Sometimes I get asked to read something that baffles me completely, not only in terms of what next steps should be taken, but also the artist's own intention. In these cases, I can only pose questions. Why did you choose these words? Who are these people you're writing about and what do they want? What does the experience of reading this provide to the world?

These are questions for the writer to answer, not me. Anyone thoughtful is as capable as I am of posing questions like these. Alternatively, these questions can be found in the growing number of books on the craft and business of creative writing that get published each year. Yet maybe advice isn't all that we as writers are seeking from each other. Maybe what we want isn't so much an answer as the experience of talking to and being heard by a peer, to get some reassurance that we're not alone. The human contact itself provides more comfort than any wise words.

The trouble is that in the creative process, we are alone. No one can show us a way out or give us a leg up. We have to find our way by ourselves. Even when trying to find an agent or an editor to buy a poem or a story, we have to do most of the grunt work on our own. No one else can make the inevitable process of rejection any easier. The false comfort of companionship lasts only so long before the same knotty problems of word choice and characterization stare us in the face. They demand our attention, which regrettably, can only be given in solitude.

3 comments:

Anonymous said...

Are the opportunity for comments part of the new site design? I had never seen them before, and am astonished that no one else has said something.

Thank you so much for your sage advice, which has given me comfort, insight, entertainment. Fatherly pronouncements must inevitably be ignored at some point. Mine recently said, "The reason you're not married is because you don't know yoru place." And yet I love him so.

I went to my first writers conference in July (Sewanee). The voices of many of the people I met there are still ringing in my head, so I certainly feel less lonely now, even when I am alone.

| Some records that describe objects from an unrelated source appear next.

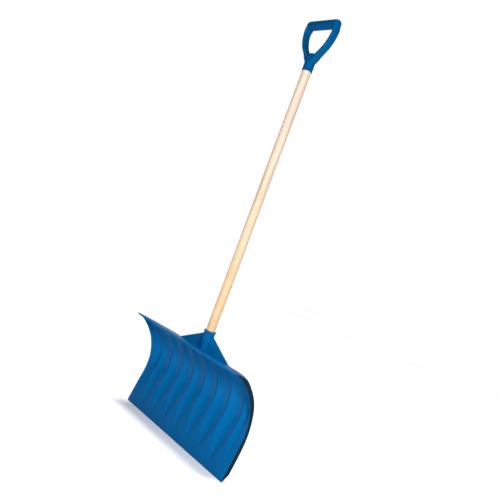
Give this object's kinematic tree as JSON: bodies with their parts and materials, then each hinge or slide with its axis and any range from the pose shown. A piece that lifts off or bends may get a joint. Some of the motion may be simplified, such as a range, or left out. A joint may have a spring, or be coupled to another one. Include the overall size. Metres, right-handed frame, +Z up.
{
  "type": "snow shovel",
  "caption": "Wide curved snow shovel: fluted one-piece pusher blade with a gusseted socket, straight round pole and D-shaped grip.",
  "frame": {"origin": "middle of the underside of the grip's bar, where the shovel hangs from a hook or peg", "axes": "+Z up along the handle towards the grip, the blade's hollow side faces -Y, X across the blade"},
  "size_m": [0.61, 0.1197, 1.374],
  "materials": {
    "blade_plastic": "blue moulded polyethylene, satin gloss",
    "handle_wood": "pale ash, clear lacquer",
    "grip_plastic": "blue moulded plastic, satin gloss",
    "screw_zinc": "bright zinc plate"
  },
  "bodies": {
    "root": {"blade": "blade_plastic", "handle": "handle_wood", "grip": "grip_plastic", "handle_screws": "screw_zinc"}
  },
  "joints": []
}
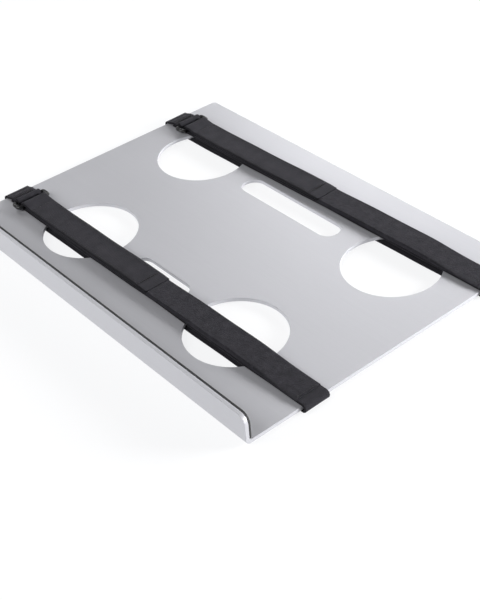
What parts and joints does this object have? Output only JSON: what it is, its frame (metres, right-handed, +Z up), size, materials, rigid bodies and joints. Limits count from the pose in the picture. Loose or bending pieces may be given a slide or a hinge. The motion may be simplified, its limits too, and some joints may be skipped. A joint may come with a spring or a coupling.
{
  "type": "laptop cooling tray",
  "caption": "Folded aluminium tray that holds a laptop: round and oblong vent holes, a lined front lip, and hook-and-loop cinch straps round the plate.",
  "frame": {"origin": "under the middle of the tray's footprint, at the level of the undersides of the straps that the tray stands on", "axes": "+X along the lip to the right, with the buckles at the -X end, +Y from the lip to the back edge, +Z up"},
  "size_m": [0.3572, 0.26, 0.0247],
  "materials": {
    "anodised_aluminium": "satin anodised, clear",
    "liner_rubber": "matt",
    "webbing": "woven, matt",
    "loop_tape": "looped pile, matt",
    "hook_tape": "moulded hooks on a woven ground",
    "buckle_plastic": "moulded, slightly glossy",
    "thread": "twisted polyester thread"
  },
  "bodies": {
    "tray": {"tray_plate": "anodised_aluminium", "lip_liner": "liner_rubber"},
    "front_strap": {"front_strap_band": "webbing", "front_loop_tape": "loop_tape", "front_anchor_stitching": "thread"},
    "front_buckle": {"front_buckle_ring": "buckle_plastic", "front_strap_fold": "webbing"},
    "front_tail": {"front_tail": "webbing", "front_tail_hook_tape": "hook_tape"},
    "front_pull_end": {"front_pull_end": "webbing", "front_pull_end_hook_tape": "hook_tape", "front_pull_end_stitching": "thread"},
    "rear_strap": {"rear_strap_band": "webbing", "rear_loop_tape": "loop_tape", "rear_anchor_stitching": "thread"},
    "rear_buckle": {"rear_buckle_ring": "buckle_plastic", "rear_strap_fold": "webbing"},
    "rear_tail": {"rear_tail": "webbing", "rear_tail_hook_tape": "hook_tape"},
    "rear_pull_end": {"rear_pull_end": "webbing", "rear_pull_end_hook_tape": "hook_tape", "rear_pull_end_stitching": "thread"}
  },
  "joints": [
    {"name": "front_strap_slide", "type": "slide", "parent": "tray", "child": "front_strap", "axis": [0, 1, 0], "range_m": [-0.031, 0.055]},
    {"name": "front_ring_rock", "type": "hinge", "parent": "front_strap", "child": "front_buckle", "pos_m": [-0.15799, -0.07699, 0.0084], "axis": [0.0113, -0.9999, 0], "range_deg": [0, 15]},
    {"name": "front_tail_lift", "type": "hinge", "parent": "front_buckle", "child": "front_tail", "pos_m": [-0.14924, -0.07689, 0.0116], "axis": [0.0113, -0.9999, 0], "range_deg": [0, 100]},
    {"name": "front_pull_end_peel", "type": "hinge", "parent": "front_tail", "child": "front_pull_end", "pos_m": [-0.0674, -0.07597, 0.0103], "axis": [0.0113, -0.9999, 0], "range_deg": [0, 120]},
    {"name": "rear_strap_slide", "type": "slide", "parent": "tray", "child": "rear_strap", "axis": [0, 1, 0], "range_m": [-0.055, 0.018]},
    {"name": "rear_ring_rock", "type": "hinge", "parent": "rear_strap", "child": "rear_buckle", "pos_m": [-0.15796, 0.08761, 0.0084], "axis": [0.0227, -0.9997, 0], "range_deg": [0, 15]},
    {"name": "rear_tail_lift", "type": "hinge", "parent": "rear_buckle", "child": "rear_tail", "pos_m": [-0.14921, 0.08781, 0.0116], "axis": [0.0227, -0.9997, 0], "range_deg": [0, 100]},
    {"name": "rear_pull_end_peel", "type": "hinge", "parent": "rear_tail", "child": "rear_pull_end", "pos_m": [-0.06738, 0.08967, 0.0103], "axis": [0.0227, -0.9997, 0], "range_deg": [0, 120]}
  ]
}
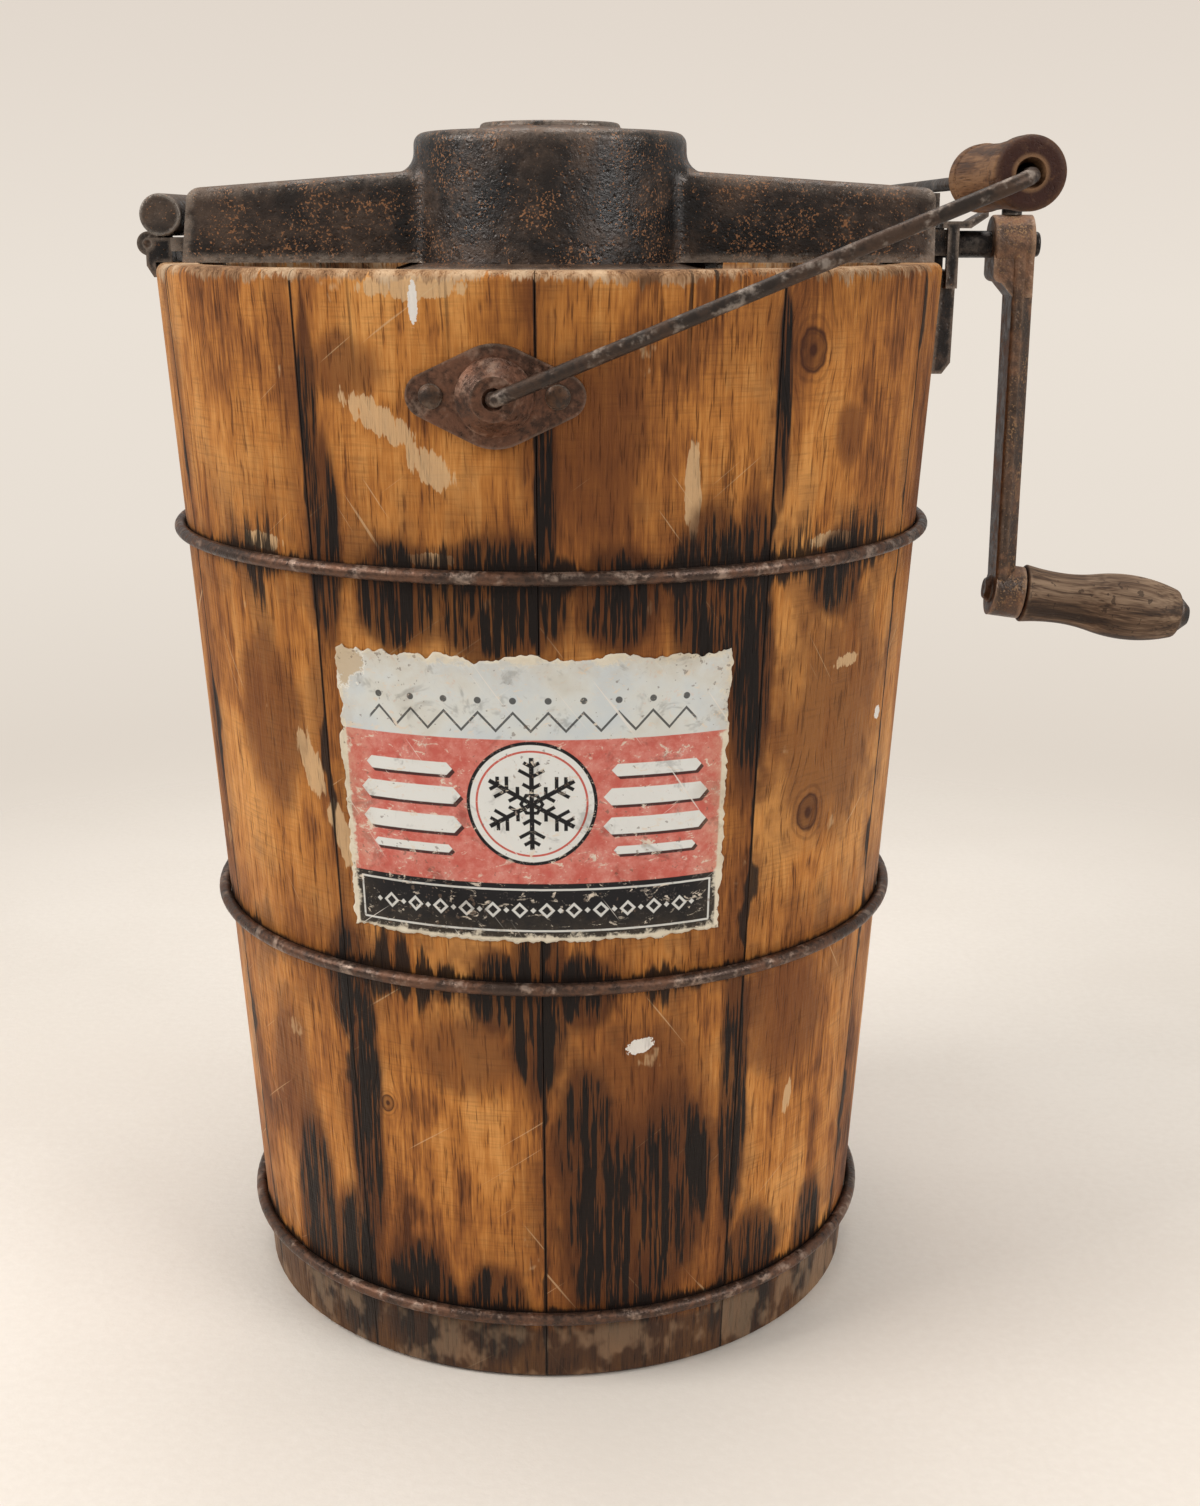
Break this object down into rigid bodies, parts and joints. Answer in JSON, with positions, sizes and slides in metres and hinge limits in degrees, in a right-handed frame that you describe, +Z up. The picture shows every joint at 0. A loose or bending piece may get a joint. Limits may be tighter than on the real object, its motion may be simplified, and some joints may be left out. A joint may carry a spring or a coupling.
{
  "type": "hand_crank_ice_cream_freezer",
  "caption": "Hand crank ice cream freezer: a weathered wooden stave tub with wire hoops, a cast iron gear frame across the rim, an iron crank with a wooden handle and a wire bail.",
  "frame": {"origin": "On the axis of the tub, at floor level.", "axes": "+Z up along the tub axis, +X towards the crank, -Y is the labelled front."},
  "size_m": [0.3884, 0.3106, 0.4324],
  "materials": {
    "tub_wood": "weathered",
    "board_wood": "damp stained",
    "handle_wood": "hand worn",
    "scraper_wood": "bare",
    "paper_label": "faded print",
    "tinned_steel": "dull tin",
    "rusty_wire": "rusted",
    "dark_steel": "oil darkened",
    "worn_cast_iron": "rough, rust speckled"
  },
  "bodies": {
    "tub": {"bottom_board_front": "board_wood", "bottom_board_middle": "board_wood", "bottom_board_rear": "board_wood", "frame_keeper": "worn_cast_iron", "front_bail_ear": "dark_steel", "front_ear_rivets": "dark_steel", "front_label": "paper_label", "gear_frame": "worn_cast_iron", "gear_plate": "dark_steel", "gear_plate_screws": "dark_steel", "keeper_screws": "dark_steel", "latch_base": "worn_cast_iron", "latch_pin": "dark_steel", "latch_screws": "dark_steel", "lower_hoop": "rusty_wire", "middle_hoop": "rusty_wire", "rear_bail_ear": "dark_steel", "rear_ear_rivets": "dark_steel", "stave_01": "tub_wood", "stave_02": "tub_wood", "stave_03": "tub_wood", "stave_04": "tub_wood", "stave_05": "tub_wood", "stave_06": "tub_wood", "stave_07": "tub_wood", "stave_08": "tub_wood", "stave_09": "tub_wood", "stave_10": "tub_wood", "stave_11": "tub_wood", "step_bearing": "tinned_steel", "step_bearing_screws": "dark_steel", "upper_hoop": "rusty_wire"},
    "crank": {"crank_shaft": "dark_steel", "drive_pinion": "worn_cast_iron", "pinion_pin": "dark_steel", "crank_arm": "worn_cast_iron", "crank_set_screw": "dark_steel", "handle_pin": "dark_steel"},
    "handle": {"crank_handle": "handle_wood"},
    "can": {"can_shell": "tinned_steel", "can_pivot": "tinned_steel", "can_lid": "tinned_steel", "can_gear": "worn_cast_iron"},
    "dasher": {"dasher_stem": "tinned_steel", "dasher_cage": "tinned_steel", "scraper_left": "scraper_wood", "scraper_right": "scraper_wood", "scraper_pins": "dark_steel", "dasher_paddles": "tinned_steel", "dasher_gear": "worn_cast_iron"},
    "bail": {"bail_wire": "rusty_wire"},
    "grip": {"bail_grip": "handle_wood"},
    "latch": {"latch_lever": "worn_cast_iron"}
  },
  "joints": [
    {"name": "crank_spin", "type": "hinge", "parent": "tub", "child": "crank", "pos_m": [0.14, 0, 0.3908], "axis": [1, 0, 0], "continuous": true},
    {"name": "handle_spin", "type": "hinge", "parent": "crank", "child": "handle", "pos_m": [0.17759, 0, 0.26297], "axis": [0.9907, 0, -0.1357], "continuous": true},
    {"name": "can_spin", "type": "hinge", "parent": "tub", "child": "can", "pos_m": [0, 0, 0.2], "axis": [0, 0, 1], "continuous": true},
    {"name": "dasher_spin", "type": "hinge", "parent": "tub", "child": "dasher", "pos_m": [0, 0, 0.2], "axis": [0, 0, 1], "continuous": true},
    {"name": "bail_swing", "type": "hinge", "parent": "tub", "child": "bail", "pos_m": [-0.0136, 0, 0.3484], "axis": [0, -1, 0], "range_deg": [0, 200]},
    {"name": "grip_spin", "type": "hinge", "parent": "bail", "child": "grip", "pos_m": [0.14147, -0.104, 0.4121], "axis": [0, 1, 0], "continuous": true},
    {"name": "latch_swing", "type": "hinge", "parent": "tub", "child": "latch", "pos_m": [-0.1427, 0, 0.3912], "axis": [0, -1, 0], "range_deg": [0, 80]}
  ],
  "couplings": [
    {"joint": "can_spin", "follows": "crank_spin", "ratio": 0.5},
    {"joint": "dasher_spin", "follows": "crank_spin", "ratio": -0.5}
  ]
}
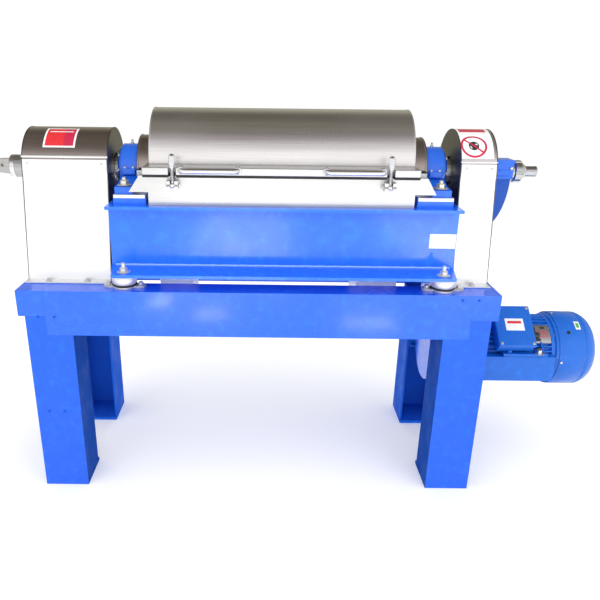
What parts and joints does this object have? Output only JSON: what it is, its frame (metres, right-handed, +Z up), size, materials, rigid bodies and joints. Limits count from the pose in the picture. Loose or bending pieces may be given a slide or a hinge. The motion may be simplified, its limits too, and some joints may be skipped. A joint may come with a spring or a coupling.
{
  "type": "decanter centrifuge",
  "caption": "Horizontal decanter centrifuge on a painted table stand, with a hinged half-round casing lid, bearing blocks, end guards and a belt drive motor below.",
  "frame": {"origin": "on the floor, under the middle of the machine's bounding box", "axes": "+X along the bowl from the gearbox end to the feed end, -Y to the operator's side with the clamps, +Z up"},
  "size_m": [2.162, 0.61, 1.299],
  "materials": {
    "blue_paint": "gloss enamel",
    "motor_paint": "satin enamel",
    "stainless": "brushed",
    "polished_steel": "polished",
    "zinc_plate": "zinc plated",
    "dark_iron": "as cast and turned",
    "rubber": "matt"
  },
  "bodies": {
    "stand_and_casing": {"leg_front_left": "blue_paint", "leg_front_right": "blue_paint", "leg_rear_left": "blue_paint", "leg_rear_right": "blue_paint", "stand_beam_front": "blue_paint", "stand_beam_rear": "blue_paint", "stand_rail_left": "blue_paint", "stand_rail_right": "blue_paint", "damper_front_left": "zinc_plate", "damper_front_right": "zinc_plate", "damper_rear_left": "zinc_plate", "damper_rear_right": "zinc_plate", "frame_beam_front": "blue_paint", "frame_beam_rear": "blue_paint", "frame_end_left": "blue_paint", "frame_end_right": "blue_paint", "bearing_saddle_left": "blue_paint", "bearing_saddle_right": "blue_paint", "pillow_block_left": "blue_paint", "pillow_block_right": "blue_paint", "bearing_left": "polished_steel", "bearing_right": "polished_steel", "lower_casing": "stainless", "solids_chute": "stainless", "liquid_chute": "stainless", "casing_gasket": "rubber", "lid_hinge_pin_left": "polished_steel", "lid_hinge_pin_right": "polished_steel", "gearbox_guard": "stainless", "gearbox_hood": "stainless", "belt_guard": "stainless", "belt_hood": "stainless", "belt_guard_lower": "blue_paint", "pinion_shaft": "polished_steel", "torque_arm": "stainless", "feed_bracket": "blue_paint", "feed_tube": "polished_steel", "feed_union_nut": "polished_steel", "drive_belt_1": "rubber", "drive_belt_2": "rubber", "motor_drive_shield": "motor_paint", "motor_stator": "motor_paint", "motor_fan_cover": "motor_paint", "motor_terminal_box": "motor_paint", "motor_arm_front": "blue_paint", "motor_arm_rear": "blue_paint"},
    "lid": {"lid": "stainless", "lid_handle_left": "polished_steel", "lid_handle_right": "polished_steel"},
    "clamp_left": {"clamp_bolt_left": "polished_steel"},
    "clamp_right": {"clamp_bolt_right": "polished_steel"},
    "bowl": {"bowl_shell": "stainless", "bowl_hub_left": "stainless", "bowl_hub_right": "stainless", "gearbox_housing": "dark_iron", "bowl_pulley": "dark_iron"},
    "conveyor": {"conveyor_shaft": "stainless", "conveyor_flight": "stainless"},
    "motor_rotor": {"motor_rotor": "dark_iron", "motor_pulley": "dark_iron"}
  },
  "joints": [
    {"name": "lid_hinge", "type": "hinge", "parent": "stand_and_casing", "child": "lid", "pos_m": [-0.09, 0.254, 1.123], "axis": [-1, 0, 0], "range_deg": [0, 100]},
    {"name": "clamp_left_swing", "type": "hinge", "parent": "stand_and_casing", "child": "clamp_left", "pos_m": [-0.432, -0.232, 1.078], "axis": [1, 0, 0], "range_deg": [0, 110]},
    {"name": "clamp_right_swing", "type": "hinge", "parent": "stand_and_casing", "child": "clamp_right", "pos_m": [0.248, -0.232, 1.078], "axis": [1, 0, 0], "range_deg": [0, 110]},
    {"name": "bowl_spin", "type": "hinge", "parent": "stand_and_casing", "child": "bowl", "pos_m": [-0.09, 0, 1.099], "axis": [1, 0, 0], "continuous": true},
    {"name": "conveyor_spin", "type": "hinge", "parent": "stand_and_casing", "child": "conveyor", "pos_m": [-0.09, 0, 1.099], "axis": [1, 0, 0], "continuous": true},
    {"name": "motor_spin", "type": "hinge", "parent": "stand_and_casing", "child": "motor_rotor", "pos_m": [0.81, 0, 0.434], "axis": [1, 0, 0], "continuous": true}
  ],
  "couplings": [
    {"joint": "conveyor_spin", "follows": "bowl_spin", "ratio": 0.98246},
    {"joint": "motor_spin", "follows": "bowl_spin", "ratio": 0.49296}
  ]
}
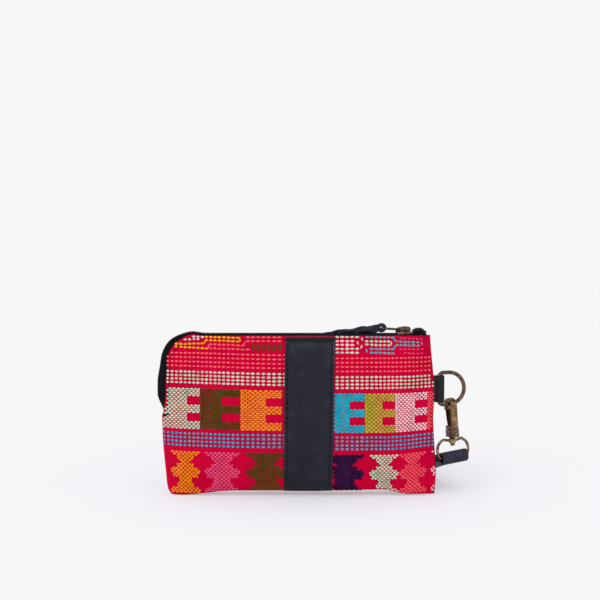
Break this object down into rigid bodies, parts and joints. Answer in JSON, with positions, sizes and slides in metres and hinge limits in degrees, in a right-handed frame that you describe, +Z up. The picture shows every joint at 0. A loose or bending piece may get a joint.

The most memorable comment was from Richard Bausch. He said, "At the end of each day, I ask myself only one question. 'Did I work?' And if I did, I know that it has been a good day."

Anonymous said...

The opportunity for comments is indeed a result of the new site design, which is why all the old posts are comment-free.

It's a blogger thing now.

aaron hamburger said...

I agree with Richard Bausch. Doing work each day is all we can hope for.